We know $\frac{dP}{dt}$ and we're trying to find $\frac{ds}{dt}$. This is a clear cut example of an application of the chain rule. Therefore I formulate the equation, using the chain rule, $$\frac{ds}{dt}=\frac{dP}{dt} \cdot \frac{ds}{dP}$$

Therefore I have to find $\frac{ds}{dP}$ in order to apply the chain rule and find the velocity of $s$. My problem is that I cant find an equation that relates $P$ and $s$.

I tried to find $S$ (distance between centre of circle and point $s$) by first finding the angle opposite to it and then using the cosine rule. If we call the angle opposite $\emptyset_S$ we can find it using the sine rule.

$$\emptyset_S=arcsin(\frac{L\cdot s}{\sin\emptyset})$$

Applying the cosine rule to find $S$,and thus having an equation relating both $s$ and $P$

$$s=\sqrt{r^2+L^2-2rL\cos\emptyset_S}$$

I would then have to derive this equation with respect to P, which im not sure how to do.

I dont know if im even on the right path trying to find $\frac{ds}{dP}$. Am I using the right equation?
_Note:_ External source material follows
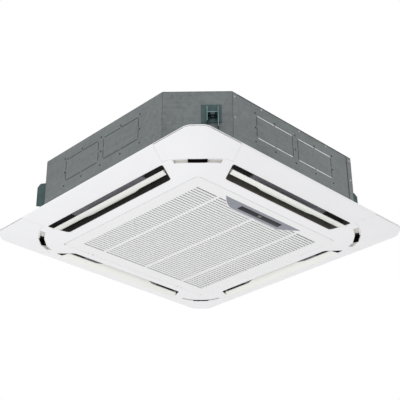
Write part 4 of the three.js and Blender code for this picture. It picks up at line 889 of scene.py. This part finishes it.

Is this how you find the velocity of $s$?

Any ideas, suggestions and corrections are welcome.

Answer 1

By the law of cosines:

$$L^2=r^2+s^2-2rs\cos\theta\tag{1}$$

Differentiating with respect to $t$:

$$0=2s\frac{ds}{dt}-2r\left[\frac{ds}{dt}\cos\theta-\sin \theta \frac{d\theta}{dt}\right]$$

Solving:

$$\frac{ds}{dt}=\frac{r\sin\theta}{r\cos\theta-s} \frac{d\theta}{dt}\tag{2}$$

Solving $(1)$:

$$s=r\cos\theta+ \sqrt{L^2-r^2\sin^2\theta}$$

and substituting into $(2)$ gives

$$\frac{ds}{dt}=-\frac{r\sin\theta}{\sqrt{L^2-r^2\sin^2\theta}} \frac{d\theta}{dt}$$

If the tangential velocity of $P$ is $v$ then $r\frac{d\theta}{dt}=v$ so that

$$\frac{ds}{dt}=-\frac{v\sin\theta}{\sqrt{L^2-r^2\sin^2\theta}}$$

For the case where tangential velocity $v$ is constant and $\theta(0)=0$ we would have $\theta(t)=vt/r$.

Answer 2

By the sine rule $$\frac{\sin{\theta}}{L}=\frac{\sin{\theta _s}}{r}=\frac{\sin{\theta _p}}{s}$$

$$\theta +\theta _s+ \theta _p=\pi$$

$$\implies \sin{\theta_p}=\sin{(\theta + \theta_s)}$$

Taking the time derivatives:

$$\frac{(\cos{\theta})\dot{\theta}}{L}=\frac{(\cos{\theta _s})\dot{\theta _s}}{r}=\frac{(\cos{\theta _p})\dot \theta _p}{s}-\frac{\sin{\theta _p}}{s^2}\dot s$$

$$\frac{\tan{\theta}}{\dot \theta}=\frac{\tan{\theta_s}}{\dot \theta _s}=\frac{s(\tan{\theta_p})}{\dot{\theta_p}s-\dot{s}\tan{\theta _p}}$$

$$\dot{s}=-r\sin{\theta}(\dot{\theta}+\dot{\theta _s})=-(r\sin{\theta})\dot{\theta _p}$$